** START OF Data section **
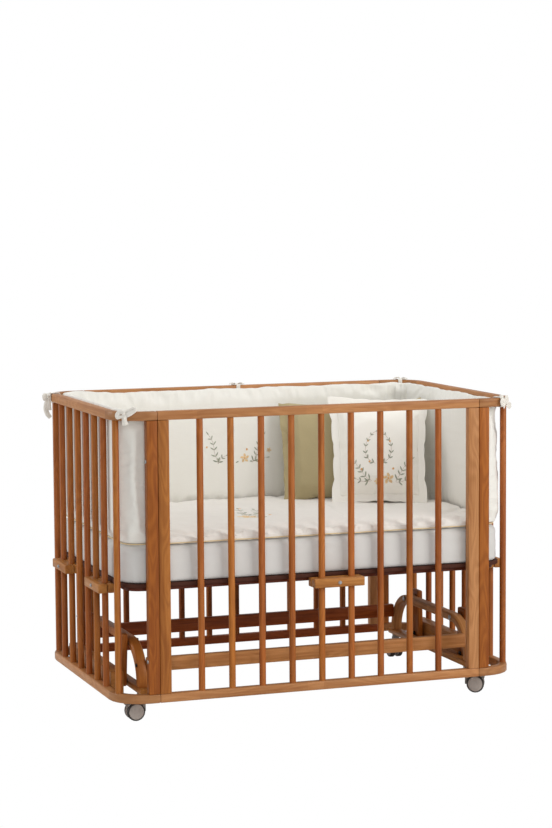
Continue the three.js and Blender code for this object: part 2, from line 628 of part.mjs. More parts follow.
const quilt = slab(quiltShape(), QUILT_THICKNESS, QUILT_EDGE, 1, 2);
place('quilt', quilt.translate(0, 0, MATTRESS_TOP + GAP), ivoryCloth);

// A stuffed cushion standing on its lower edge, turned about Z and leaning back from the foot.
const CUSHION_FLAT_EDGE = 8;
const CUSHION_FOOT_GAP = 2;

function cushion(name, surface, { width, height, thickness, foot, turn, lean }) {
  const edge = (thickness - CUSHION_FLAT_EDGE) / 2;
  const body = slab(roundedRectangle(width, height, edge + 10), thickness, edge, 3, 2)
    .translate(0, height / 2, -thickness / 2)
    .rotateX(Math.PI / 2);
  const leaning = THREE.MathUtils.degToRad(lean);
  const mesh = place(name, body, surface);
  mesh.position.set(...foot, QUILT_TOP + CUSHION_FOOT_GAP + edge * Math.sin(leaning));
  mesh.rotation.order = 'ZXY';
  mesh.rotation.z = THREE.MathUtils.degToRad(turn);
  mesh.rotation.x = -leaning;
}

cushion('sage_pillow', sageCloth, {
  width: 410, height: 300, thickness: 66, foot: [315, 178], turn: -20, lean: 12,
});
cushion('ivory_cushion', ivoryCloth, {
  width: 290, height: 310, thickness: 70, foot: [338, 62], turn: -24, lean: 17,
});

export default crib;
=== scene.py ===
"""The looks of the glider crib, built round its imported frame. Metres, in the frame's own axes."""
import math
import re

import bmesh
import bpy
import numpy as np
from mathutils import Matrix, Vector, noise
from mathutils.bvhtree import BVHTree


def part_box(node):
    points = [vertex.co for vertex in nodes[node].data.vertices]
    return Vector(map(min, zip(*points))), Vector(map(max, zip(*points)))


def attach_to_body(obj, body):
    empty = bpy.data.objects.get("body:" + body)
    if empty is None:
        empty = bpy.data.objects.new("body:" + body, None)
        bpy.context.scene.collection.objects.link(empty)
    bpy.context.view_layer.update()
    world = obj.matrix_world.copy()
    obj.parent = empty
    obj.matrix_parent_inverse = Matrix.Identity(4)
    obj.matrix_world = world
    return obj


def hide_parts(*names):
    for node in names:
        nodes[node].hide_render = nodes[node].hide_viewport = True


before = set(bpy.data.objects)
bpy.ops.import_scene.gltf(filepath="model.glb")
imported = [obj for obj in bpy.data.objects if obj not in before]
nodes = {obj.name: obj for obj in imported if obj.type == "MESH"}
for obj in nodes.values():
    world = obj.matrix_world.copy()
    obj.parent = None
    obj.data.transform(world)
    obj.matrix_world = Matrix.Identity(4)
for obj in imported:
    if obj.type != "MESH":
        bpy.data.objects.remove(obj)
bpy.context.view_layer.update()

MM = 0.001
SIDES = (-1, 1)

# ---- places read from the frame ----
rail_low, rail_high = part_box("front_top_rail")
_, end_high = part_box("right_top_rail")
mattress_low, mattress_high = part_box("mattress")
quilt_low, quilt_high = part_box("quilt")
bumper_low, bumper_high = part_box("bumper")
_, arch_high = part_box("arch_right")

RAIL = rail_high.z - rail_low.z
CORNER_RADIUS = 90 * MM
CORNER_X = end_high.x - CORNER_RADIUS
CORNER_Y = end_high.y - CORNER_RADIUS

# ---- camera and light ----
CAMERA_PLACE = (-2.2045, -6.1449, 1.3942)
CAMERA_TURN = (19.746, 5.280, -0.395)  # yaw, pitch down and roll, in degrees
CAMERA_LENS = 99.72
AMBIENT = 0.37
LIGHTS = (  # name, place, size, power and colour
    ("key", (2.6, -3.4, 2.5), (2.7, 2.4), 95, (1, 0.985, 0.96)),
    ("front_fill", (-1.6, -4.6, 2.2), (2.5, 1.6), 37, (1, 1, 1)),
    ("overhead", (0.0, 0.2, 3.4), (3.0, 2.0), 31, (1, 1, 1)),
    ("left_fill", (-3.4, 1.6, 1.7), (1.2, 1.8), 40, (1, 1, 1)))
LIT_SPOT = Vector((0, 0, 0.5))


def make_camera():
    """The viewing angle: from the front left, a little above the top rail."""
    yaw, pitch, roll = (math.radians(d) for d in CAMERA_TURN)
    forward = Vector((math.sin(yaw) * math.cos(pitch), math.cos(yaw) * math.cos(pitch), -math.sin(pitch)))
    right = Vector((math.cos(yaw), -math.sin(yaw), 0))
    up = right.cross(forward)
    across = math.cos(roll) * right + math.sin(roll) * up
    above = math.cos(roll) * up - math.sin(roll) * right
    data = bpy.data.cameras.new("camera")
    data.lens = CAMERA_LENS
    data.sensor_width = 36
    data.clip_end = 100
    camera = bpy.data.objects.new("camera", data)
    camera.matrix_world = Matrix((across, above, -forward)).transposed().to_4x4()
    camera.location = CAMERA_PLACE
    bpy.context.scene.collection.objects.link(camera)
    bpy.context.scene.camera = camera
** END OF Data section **
• The request
In the listing above, locate the line containing "foot, turn, lean" and the line containing "for node in". Extract those two lines and every line between them, exactly as written, and only those.

• Exercise solution
function cushion(name, surface, { width, height, thickness, foot, turn, lean }) {
  const edge = (thickness - CUSHION_FLAT_EDGE) / 2;
  const body = slab(roundedRectangle(width, height, edge + 10), thickness, edge, 3, 2)
    .translate(0, height / 2, -thickness / 2)
    .rotateX(Math.PI / 2);
  const leaning = THREE.MathUtils.degToRad(lean);
  const mesh = place(name, body, surface);
  mesh.position.set(...foot, QUILT_TOP + CUSHION_FOOT_GAP + edge * Math.sin(leaning));
  mesh.rotation.order = 'ZXY';
  mesh.rotation.z = THREE.MathUtils.degToRad(turn);
  mesh.rotation.x = -leaning;
}

cushion('sage_pillow', sageCloth, {
  width: 410, height: 300, thickness: 66, foot: [315, 178], turn: -20, lean: 12,
});
cushion('ivory_cushion', ivoryCloth, {
  width: 290, height: 310, thickness: 70, foot: [338, 62], turn: -24, lean: 17,
});

export default crib;
=== scene.py ===
"""The looks of the glider crib, built round its imported frame. Metres, in the frame's own axes."""
import math
import re

import bmesh
import bpy
import numpy as np
from mathutils import Matrix, Vector, noise
from mathutils.bvhtree import BVHTree


def part_box(node):
    points = [vertex.co for vertex in nodes[node].data.vertices]
    return Vector(map(min, zip(*points))), Vector(map(max, zip(*points)))


def attach_to_body(obj, body):
    empty = bpy.data.objects.get("body:" + body)
    if empty is None:
        empty = bpy.data.objects.new("body:" + body, None)
        bpy.context.scene.collection.objects.link(empty)
    bpy.context.view_layer.update()
    world = obj.matrix_world.copy()
    obj.parent = empty
    obj.matrix_parent_inverse = Matrix.Identity(4)
    obj.matrix_world = world
    return obj


def hide_parts(*names):
    for node in names:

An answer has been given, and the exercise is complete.